A 21st century urban transportation system will have a multitude of modes (walking, bikes, car-sharing, transit, car-on-demand, private cars and probably other innovative technologies such as pedelecs, Yikes, etc.) seamlessly linked together. This will be achieved increasingly through the use of smart communications technologies, which will give people instant access via smart phones and tablet computers, for the best combination of modes for any trip.
In all the excitement over autonomous cars, we must not forget that electrically powered conventional transit modes such as light rail (LRT) and metro systems are still vastly under-provided for in US cities, due to being starved of adequate funding over the last 80 years. With advances in design, materials, comfort, on-board facilities, wireless networks and many other improvements, especially more protected rights-of-way, using transit in the future will be very different from what we know today. 21st century transportation systems should not only see more transit, but much more non-motorised movement, such as walking and cycling, leading to a less obese nation. This change alone will see billions shaved off US health care costs, not to mention the cost savings of a "road diet.”
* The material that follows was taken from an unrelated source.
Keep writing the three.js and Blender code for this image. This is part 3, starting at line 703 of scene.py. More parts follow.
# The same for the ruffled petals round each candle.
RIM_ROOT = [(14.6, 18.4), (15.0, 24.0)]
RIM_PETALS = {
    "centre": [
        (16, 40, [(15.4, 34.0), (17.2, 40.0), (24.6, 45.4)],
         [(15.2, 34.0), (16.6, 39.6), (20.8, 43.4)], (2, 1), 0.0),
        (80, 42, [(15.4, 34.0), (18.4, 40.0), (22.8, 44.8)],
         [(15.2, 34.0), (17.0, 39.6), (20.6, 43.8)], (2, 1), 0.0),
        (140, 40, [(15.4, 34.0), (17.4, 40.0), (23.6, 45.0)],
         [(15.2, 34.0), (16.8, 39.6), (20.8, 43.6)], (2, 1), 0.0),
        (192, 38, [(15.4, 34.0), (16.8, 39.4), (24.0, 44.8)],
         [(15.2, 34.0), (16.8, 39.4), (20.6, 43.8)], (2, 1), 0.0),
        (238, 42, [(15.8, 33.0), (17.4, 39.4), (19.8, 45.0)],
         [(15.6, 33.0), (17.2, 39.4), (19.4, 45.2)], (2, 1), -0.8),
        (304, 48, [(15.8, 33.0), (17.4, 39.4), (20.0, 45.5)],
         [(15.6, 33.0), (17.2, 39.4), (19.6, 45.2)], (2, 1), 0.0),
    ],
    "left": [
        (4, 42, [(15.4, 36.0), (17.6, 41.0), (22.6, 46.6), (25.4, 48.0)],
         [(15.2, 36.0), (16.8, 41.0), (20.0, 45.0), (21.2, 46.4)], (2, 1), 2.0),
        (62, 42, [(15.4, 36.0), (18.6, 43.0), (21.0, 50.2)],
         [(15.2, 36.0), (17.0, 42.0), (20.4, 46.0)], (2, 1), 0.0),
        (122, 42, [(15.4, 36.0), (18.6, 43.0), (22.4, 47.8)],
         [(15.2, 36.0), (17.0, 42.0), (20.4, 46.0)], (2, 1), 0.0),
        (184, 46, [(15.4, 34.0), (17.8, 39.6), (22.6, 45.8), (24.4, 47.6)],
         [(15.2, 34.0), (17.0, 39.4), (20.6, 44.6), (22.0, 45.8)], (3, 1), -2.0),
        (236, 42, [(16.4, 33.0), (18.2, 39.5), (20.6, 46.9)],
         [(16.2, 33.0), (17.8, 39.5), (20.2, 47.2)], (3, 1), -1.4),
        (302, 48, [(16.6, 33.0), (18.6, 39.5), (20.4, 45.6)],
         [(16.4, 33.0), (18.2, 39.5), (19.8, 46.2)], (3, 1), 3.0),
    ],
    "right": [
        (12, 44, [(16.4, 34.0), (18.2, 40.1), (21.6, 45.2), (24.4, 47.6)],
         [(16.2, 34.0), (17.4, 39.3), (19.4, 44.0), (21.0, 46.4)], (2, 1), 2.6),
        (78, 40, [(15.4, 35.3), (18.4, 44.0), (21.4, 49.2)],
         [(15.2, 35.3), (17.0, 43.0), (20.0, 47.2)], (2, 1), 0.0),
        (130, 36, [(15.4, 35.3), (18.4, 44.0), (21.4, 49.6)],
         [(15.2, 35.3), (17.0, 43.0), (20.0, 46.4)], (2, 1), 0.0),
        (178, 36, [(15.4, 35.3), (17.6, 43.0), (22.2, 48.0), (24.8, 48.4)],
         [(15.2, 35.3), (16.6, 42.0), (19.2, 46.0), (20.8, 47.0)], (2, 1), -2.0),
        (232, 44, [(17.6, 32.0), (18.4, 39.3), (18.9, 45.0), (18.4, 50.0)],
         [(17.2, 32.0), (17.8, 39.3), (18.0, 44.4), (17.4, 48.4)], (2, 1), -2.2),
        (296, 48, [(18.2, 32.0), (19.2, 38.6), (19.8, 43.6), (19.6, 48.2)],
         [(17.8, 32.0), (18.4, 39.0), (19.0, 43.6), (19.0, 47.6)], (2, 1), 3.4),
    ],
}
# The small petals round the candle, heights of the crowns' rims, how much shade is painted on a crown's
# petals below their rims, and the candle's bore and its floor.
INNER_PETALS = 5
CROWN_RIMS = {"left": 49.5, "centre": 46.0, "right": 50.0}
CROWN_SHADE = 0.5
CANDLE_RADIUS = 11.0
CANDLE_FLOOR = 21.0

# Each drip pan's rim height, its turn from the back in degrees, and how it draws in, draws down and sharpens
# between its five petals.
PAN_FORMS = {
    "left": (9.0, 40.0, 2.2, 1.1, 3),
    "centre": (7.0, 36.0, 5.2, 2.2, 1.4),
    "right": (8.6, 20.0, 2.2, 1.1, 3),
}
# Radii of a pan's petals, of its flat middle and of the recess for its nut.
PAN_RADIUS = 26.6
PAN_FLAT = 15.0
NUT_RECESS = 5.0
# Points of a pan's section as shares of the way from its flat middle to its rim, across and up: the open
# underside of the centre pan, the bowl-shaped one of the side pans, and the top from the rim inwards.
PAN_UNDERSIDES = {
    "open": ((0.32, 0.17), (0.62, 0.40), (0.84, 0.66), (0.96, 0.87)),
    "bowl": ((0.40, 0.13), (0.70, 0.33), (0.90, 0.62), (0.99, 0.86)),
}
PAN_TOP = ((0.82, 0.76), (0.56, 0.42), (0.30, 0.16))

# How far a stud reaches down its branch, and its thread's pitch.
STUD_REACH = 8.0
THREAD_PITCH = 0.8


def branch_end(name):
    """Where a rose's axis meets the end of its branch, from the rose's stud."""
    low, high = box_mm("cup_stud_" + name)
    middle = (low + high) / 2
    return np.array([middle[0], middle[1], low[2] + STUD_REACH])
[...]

John Renne, co-author of Transport Beyond Oil
Rapid changes in technology, such as self-driving electric cars and trucks, hold promise that the transportation industry will continue to innovate during the 21st century. Combined with a societal move towards an information and sharing-economy there is no doubt that marginal efficiencies will allow for a less carbon-intensive transportation system. However, the scale and intensity of weather impacts due to climate change necessitate a more drastic approach to achieve the key goal of limiting global temperature rise. The good news is that the path is simple. Anything we can do to promote walkable and bikeable communities will have the greatest impact. Therefore, we need to prioritize mass transit, which is the only transportation technology that has been proven to create walkable communities at the local level and deliver regional connectivity with the lowest consumption on carbon and emissions.